The Dada movement saw many artists (although they themselves at the time may have rejected the term, time and Wikipedia have come to know Dada as an art movement) appropriating found objects, twisting their meaning and purpose into new subversive works. While these artists were very interested in specifically using found objects, I am mostly interested in the way these repurposed objects lose or alter their meaning. When Kurt Schwitters repurposes machine parts, old newsprint, or bus tickets, they lose their ability to function as intended. Using these appropriated works in collage puts them in a new context and assigns them new meaning. When Marcel Duchamp creates a readymade statue out of a bicycle wheel or a urinal, he assigns it new meaning as a work of art. I love this idea of assigning new meaning to existing things through selection and transformation.
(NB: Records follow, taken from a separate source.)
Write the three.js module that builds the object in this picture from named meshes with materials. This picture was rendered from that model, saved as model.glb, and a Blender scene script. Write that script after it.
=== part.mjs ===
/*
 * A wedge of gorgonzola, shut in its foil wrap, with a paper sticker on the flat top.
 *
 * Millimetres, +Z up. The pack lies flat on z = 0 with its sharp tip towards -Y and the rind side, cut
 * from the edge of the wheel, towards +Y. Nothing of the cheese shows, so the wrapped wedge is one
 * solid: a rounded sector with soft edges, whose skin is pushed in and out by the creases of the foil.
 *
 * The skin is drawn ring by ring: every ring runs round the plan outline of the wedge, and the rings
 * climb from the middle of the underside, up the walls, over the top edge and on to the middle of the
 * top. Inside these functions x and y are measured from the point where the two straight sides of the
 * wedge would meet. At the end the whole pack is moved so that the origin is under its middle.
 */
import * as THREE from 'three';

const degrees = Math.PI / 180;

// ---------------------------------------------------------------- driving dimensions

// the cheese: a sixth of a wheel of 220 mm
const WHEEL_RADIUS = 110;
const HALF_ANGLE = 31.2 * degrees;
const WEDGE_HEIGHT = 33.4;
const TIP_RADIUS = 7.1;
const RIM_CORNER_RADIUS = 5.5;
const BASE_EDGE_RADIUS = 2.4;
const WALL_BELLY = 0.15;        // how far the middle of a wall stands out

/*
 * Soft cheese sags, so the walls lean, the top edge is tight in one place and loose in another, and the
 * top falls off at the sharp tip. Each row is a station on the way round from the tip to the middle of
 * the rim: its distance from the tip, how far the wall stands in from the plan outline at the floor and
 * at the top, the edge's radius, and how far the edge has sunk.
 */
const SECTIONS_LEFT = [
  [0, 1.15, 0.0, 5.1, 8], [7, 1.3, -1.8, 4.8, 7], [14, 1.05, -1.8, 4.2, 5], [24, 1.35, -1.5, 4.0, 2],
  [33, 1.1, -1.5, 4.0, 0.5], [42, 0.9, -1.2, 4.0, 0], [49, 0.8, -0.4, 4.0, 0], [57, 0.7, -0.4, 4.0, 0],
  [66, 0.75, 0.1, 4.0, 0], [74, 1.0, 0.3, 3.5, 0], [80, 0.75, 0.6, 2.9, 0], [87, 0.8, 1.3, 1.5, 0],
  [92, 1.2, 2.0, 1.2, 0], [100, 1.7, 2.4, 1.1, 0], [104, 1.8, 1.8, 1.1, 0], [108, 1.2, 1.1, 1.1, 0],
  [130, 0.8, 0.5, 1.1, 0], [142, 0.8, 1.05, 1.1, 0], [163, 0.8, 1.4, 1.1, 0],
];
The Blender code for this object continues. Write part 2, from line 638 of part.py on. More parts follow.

These projects got me thinking about applying the idea of memory deterioration to games. Artists like Basinski use the decay of physical artifacts to create their art, but digital games don’t degrade in the same way. I wanted to capture the idea of a poorly-remembered level, such as that seen in Mario Maker 1-1 remakes. I wanted to loop one piece of a game into infinity, like Daniel Lopatin or Leyland Kirby did with their music. I wanted the entire thing to collapse in on itself by the end like the Disintegration Loops, because at some point, everyone’s memory runs out.

Mario in a glitchy version of 1-1, with floating pipes and rows of blocks.

I originally wanted to use a game other than Super Mario Bros., but it was the easiest to find an accurate recreation of to modify for this project. It also worked well to work off of a game with wide familiarity, since the game should ideally be concerned with a level the player actually does remember. I took the structure of 1-1 and created five levels from it.

The first level is exactly 1-1, recreated perfectly, in a fairly accurate recreation of the original game.
The second level is slightly off. The spaces between key moments of the level have been altered, and powerups may be in different locations. The music has been slowed down slightly. This level is meant to represent misremembering the small details of the level design, as many Mario Maker recreations do.
The third level begins repeating key structures of the level, or forgetting some entirely. The music does something similar, repeating portions of the iconic overworld theme and skipping occasionally.
The fourth level repeats the beginning of the level over and over again. I consider this the “eccojam level”, as one moment is repeated again and again. The music is inspired by the second eccojam on the tape, called “angel”. It loops one section of the song, speeding it up and down in a disorienting manner. One moment it resembles the original bouncy track, and the next it briefly slows to a chiptune dirge.
The fifth and final level represents the final deterioration of a memory of this level. The level design and background elements repeat and glitch in nonsensical ways, only vaguely resembling the looping beginning of the level. The music is slow and drawn out, randomly pausing for large amounts of time and twisting into sounds the NES would not be able to replicate. Eventually, the iconic features of the level vanish, and the empty land soon gives way to an uncrossable abyss, as the memory eventually fades away.

Mario is walking in an empty level on a thin line of blocks that abruptly ends.

At some point, everyone’s memory runs out.